Forster may have regretted his friend’s credulity, but not everyone shared his view. The writer of religious tracts, George Mogridge, sent Dickens a letter—the last that will appear in this curious epistolary tale—in which he recorded his feelings on reading about the Walker affair in The Times:
I am moved by feelings which I trust are common to humanity, as one of the great family of mankind, to offer you my heartiest thanks. The kindest acts when publicly performed are liable to misconstruction, but the circumstances alluded to (in connexion with others whispered abroad by those who have a right to be grateful) sets forth beyond the power of scepticism to deny it, the fact that you are accustomed thus privately to gratify the benevolence of your nature, a fact more creditable to your heart than your happiest literary efforts are to your understanding.

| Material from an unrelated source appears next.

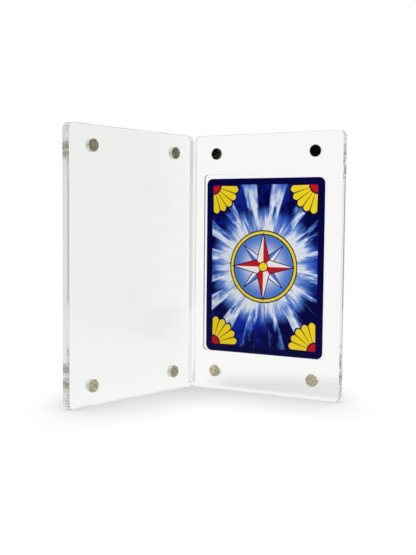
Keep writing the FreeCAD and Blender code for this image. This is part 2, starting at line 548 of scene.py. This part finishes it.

Portrait of George Mogridge. Image in Charles Williams George Mogridge: His Life, Character, and Writings (1856) frontispiece.
We may speculate that Dickens had mixed feelings about the letter. Certainly he would have appreciated Mogridge’s moral support, but he might also have noted, with a wry smile, that he expressed himself in an overwrought style that out-Walkered Walker himself.
THE ELUSIVE JOHN WALKER
By way of a postscript it is worth recording the fact that Dickens’s correspondent has so far defied all attempts at detection outside Upper Crown Street, Mitre Street and the Marylebone police court. Although pseudonyms were an essential item in the fraudster’s toolbox, he was “John Walker” in the hearing before the Marylebone magistrate, and “J. W.” in the report printed by the Mendicity Society. However, many men have borne that name, and it is unlikely that he will ever emerge from the documents where one customarily hunts for overlooked Londoners.
As for his two known addresses, they too have refused to hand him over. Even the prison warder with whom he lodged at the outset of the affair remains unidentified. The best we can do is note that a few doors away from his lodgings in Westminster, at nos. 13, 16 and 18 Upper Crown Street, stood a police station, which might strike us as oddly appropriate.